MovieCritic is dead for a few years now, but recommender systems are now everywhere. NetFlix runs one of the most successful commercial implementations (Amazon another classic example, “People who bought this book…”), and two years ago they challenged researches to come up with a system that would perform 10% better than their own, in predicting users’ ratings. The best achieving team so far almost got there, and today I attended a talk in the Technion by Yehuda Koren, one of the team members and a researcher at Yahoo! Research Haifa lab.

Most methods follow the neighborhood-based model – find an item’s neighbours (in some representation), and predict based on their rating. This may be done in a user-user matching (find users like this user, then check their rating) or item-item (find items like the rated item, then predict based on how the user rated those items). One of the interesting approaches proposed by Koren’s team represented both users and movies in the same space, then looked for similarity in this unified space.

The most striking finding for me, however, was that winning strategies did not use anything from the movie’s “content” features. Genre, director, actors, length, etc. – all these did not produce any additional value beyond the plain statistical analysis and correlation of ratings and users, and are therefore not used at all. In fact, Koren claims that knowing that a certain user is a Tom Hanks fan makes no difference, we will infer this from the recommendations anyway (assuming there are enough of them of course).

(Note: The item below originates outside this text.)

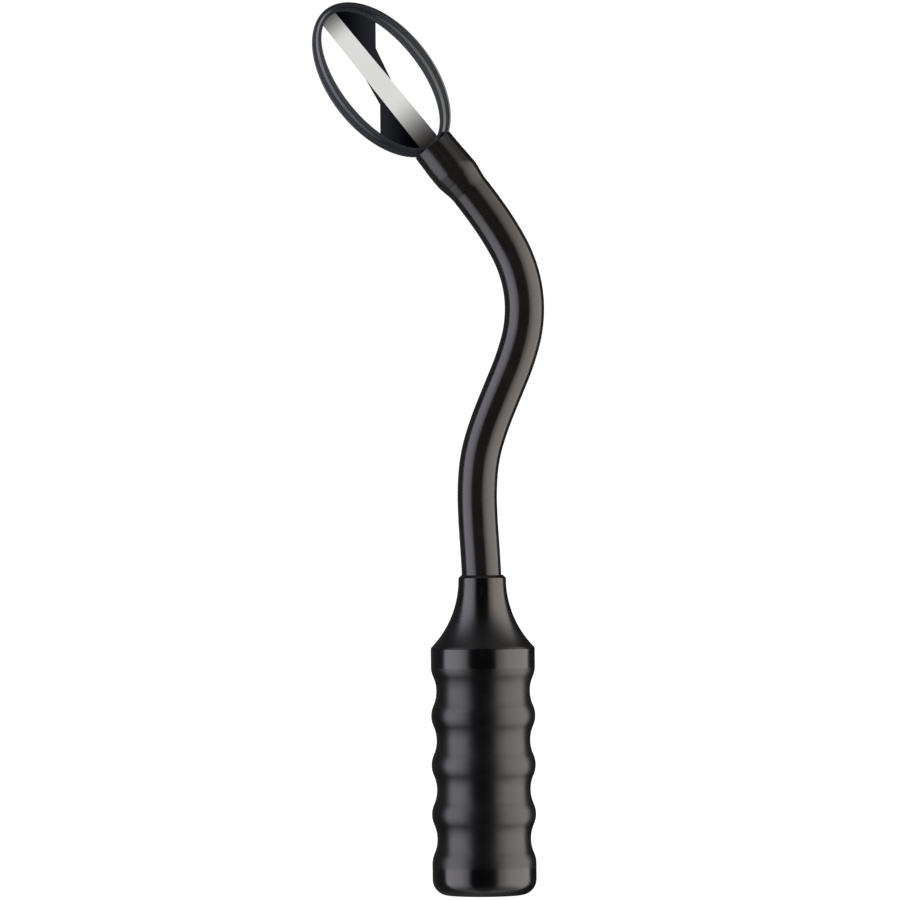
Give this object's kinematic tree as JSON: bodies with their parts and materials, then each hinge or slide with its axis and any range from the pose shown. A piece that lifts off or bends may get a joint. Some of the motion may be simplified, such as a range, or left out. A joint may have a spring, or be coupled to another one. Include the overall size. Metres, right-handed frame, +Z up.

I find that almost sad… Not being able to intelligently reason over the underlying logic exposed by an AI software is a tremendous drawback in my eyes, even if the overall prediction score is better. Telling the user “you may want to watch this movie because A and B and C” can benefit in more satisfaction by the user, understanding even the incorrect predictions, and possibly leading to a feedback cycle. Doing away with it is like showing web search results without keyword highlighting, no visible cue for the user why this result was returned (“…trust me, I know what’s the right answer for you!“).